From: Bryan J. Smith
Subject: [Dvdrtools-users] Re: Problem burning to LG DVDRAM GSA-4167B -- ProDVD only does DVD-R
Date: Fri, 30 Dec 2005 11:55:36 -0500

On Fri, 2005-12-30 at 23:28 +1300, Volker Kuhlmann wrote:
> This just means you can't use dvdrecord.
> Why? Both Jörg's cdrecord-prodvd and growisofs are expected to burn
> disk images to DVD+R, on any burner which can burn DVD+R (which these
> days means pretty much all).

You are, once again, mistaken on Jorg's CDRecord-ProDVD.

You have to use a block access approach for DVD+R.  Jorg has added this
in 2.01a11+, but for _only_ for Ricoh firmware.  I don't think
Sony/Philips designs are supported (yet?).  I'd be interested to find
out what Ricoh is doing differently (translation of Matsushita/Pioneer
to Sony/Philips commands?).

Previously, Jorg only added DVD+RW drive firmware support to record DVD-
R (and DVD-RW in "record" emulation), and not DVD+R (or DVD+RW for that
matter) itself.  That's because, as I've detailed many times, DVD+R is
not like DVD-R.  Jorg's release notes talk about that.

Also know that DVD-RW is physically different than DVD-R as well.
Although you can "emulated" a recording to a DVD-RW (just like CD-RW),
it is _not_ recommended, and a real DVD-R (just like CD-R) should be
used.

DVD+R is already half-way there -- as Jorg says ...

  "A DVD+R is written in a mode something between TAO and packet
   writing mode."

There are similar limitations/issues to any device that can only be
written in block mode.  DVD-R can be written in either, just like CD-R.

> Eg growisofs -Z /dev/dvdrecorder=dvd.iso must
> work, if it doesn't, "get DVD-R" is at best a workaround if the bug
> can't be fixed, but not an answer.
> Did you try with a 4.7G DVD+R(W), to eliminate the dual-layer factor?
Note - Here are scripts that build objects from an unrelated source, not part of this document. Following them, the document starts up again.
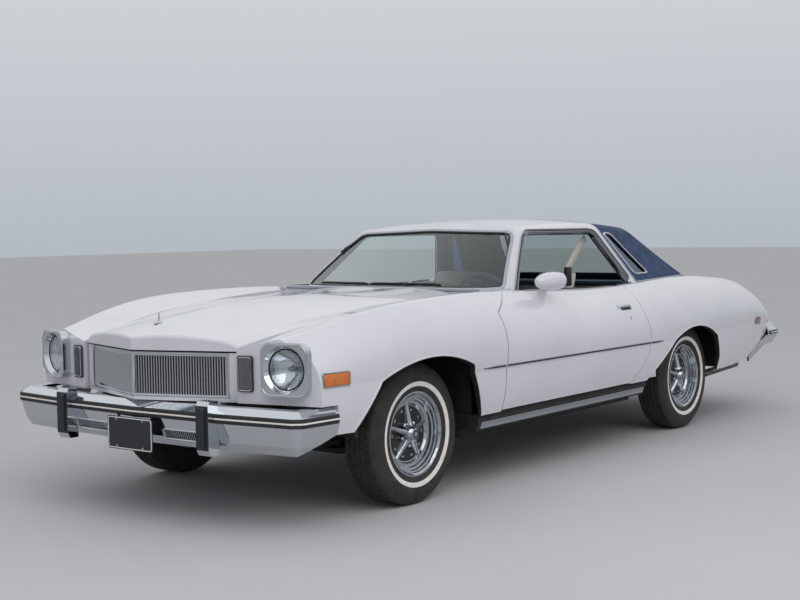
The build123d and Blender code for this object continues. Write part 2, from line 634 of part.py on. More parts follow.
def quarter_panel(skin, lining, doorway):
    """Left rear quarter: a thick wall beside the cabin, the wheel opening, and a shell beside the boot."""
    edge = [(x, between(SIDE, x, SEAM_Y) + SEAM / 2) for x in (LID_FRONT_X, -1750.0, -2150.0, -2420.0, QUARTER_REAR_X)]
    plan = [(-300.0, 1100.0), (-300.0, QUARTER_INNER_Y), (-1440.0, QUARTER_INNER_Y), (-1440.0, edge[0][1])]
    plan += edge + [(QUARTER_REAR_X, 1100.0)]
    panel = skin & plan_prism(plan, 0.0, 1100.0)
    boot = block(-1672.0, QUARTER_REAR_X + 24.0, 400.0, 1100.0, 0.0, 1100.0)
    well = block(REAR_WELL_FRONT_X, REAR_WELL_REAR_X, 400.0, 1100.0, 0.0, REAR_WELL_TOP_Z)
    panel = panel - (lining & boot) - (lining & well)
    panel = panel - arch_cut(REAR_ARCH, ARCH_CUT_Y)
    panel = panel - doorway
    panel = panel - (quarter_tail(0.0, 0.0) & block(-2000.0, -2700.0, 400.0, 1100.0, 0.0, TAIL_BOTTOM_Z))
    panel = panel - block(-200.0, -1600.0, 400.0, 759.0, BELT_Z, 1100.0) - block(-200.0, -620.0, 400.0, 1100.0, 0.0, SILL_TOP_Z)
    striker_z = 640.0
    striker = rod(-560.0, 880.0, striker_z, 9.0, 120.0, (1, 0, 0))
    striker = striker - Pos(-SEAT_CLEARANCE, 0, 0) * door_block(0.0, 700.0)
    return panel + striker.solids().sort_by(Axis.X)[0]


def tail_panel(skin, lid):
    """Rear panel across the car, with the body side's corners and a place for each tail lamp."""
    corner = skin & block(QUARTER_REAR_X - SEAT_CLEARANCE, TAIL_X, 500.0, 1100.0, TAIL_BOTTOM_Z, 1100.0)
    front = QUARTER_REAR_X - SEAT_CLEARANCE
    profile = [(front, TAIL_BOTTOM_Z), (front, TAIL_TOP_Z), (TAIL_TOP_X, TAIL_TOP_Z), (TAIL_X, TAIL_EDGE_Z),
               (TAIL_X, TAIL_BOTTOM_Z)]
    middle = side_prism(profile, -560.0, 560.0)
    panel = middle + corner + other_side(corner)
    room = side_prism([(-2500.0, 400.0), (-2500.0, 660.0), (TAIL_X + 32.0, 600.0), (TAIL_X + 32.0, 400.0)], -820.0, 820.0)
    lamp = tail_lamp(SEAT_CLEARANCE)
    panel = panel - room - lamp - other_side(lamp)
    panel = panel + block(BOOT_REAR_X - SEAT_CLEARANCE, front - 2.0, -598.0, 598.0, REAR_FLOOR_Z + 2.0, 680.0)
    rest = rod(-2446.0, 0.0, 720.0, 10.0, 200.0, (0, 0, 1)) - Pos(0, 0, -SEAT_CLEARANCE) * lid
    rest = rest.solids().sort_by(Axis.Z)[0]
    return panel + block(QUARTER_REAR_X - 2.0, -2434.0, -20.0, 20.0, 690.0, 740.0) + rest


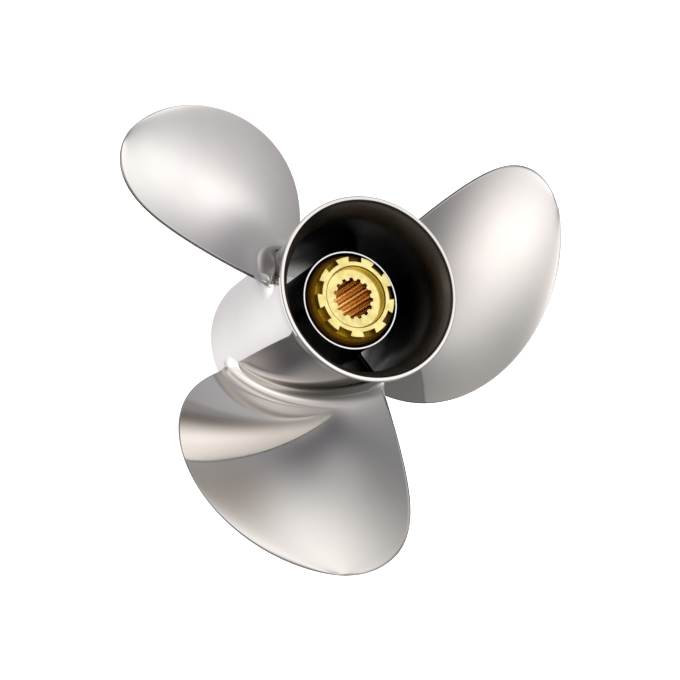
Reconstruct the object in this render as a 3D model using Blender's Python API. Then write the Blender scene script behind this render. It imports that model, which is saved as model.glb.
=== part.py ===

Also remember that 4.7GB (GB=10^9) is only 4.35GiB (GiB=2^30).

Most OS utilities report GB using base 2, not base 10, so they are
really reporting GiB.

The "Xi" (metric-binary) were only recently standardized by the IEEE
and, I believe now, ISO.  Newer OS software/utilities are starting to
use the nomenclature as the base 2 and base 10 prefixes vary by a great
amount.

E.g., 1TiB = 1.1TB -- ~10% difference, quite significant, and it's only
getting greater with greater numbers.

-- 
Bryan J. Smith   mailto:address@hidden
http://thebs413.blogspot.com
------------------------------------------
Some things (or athletes) money can't buy.
For everything else there's "ManningCard."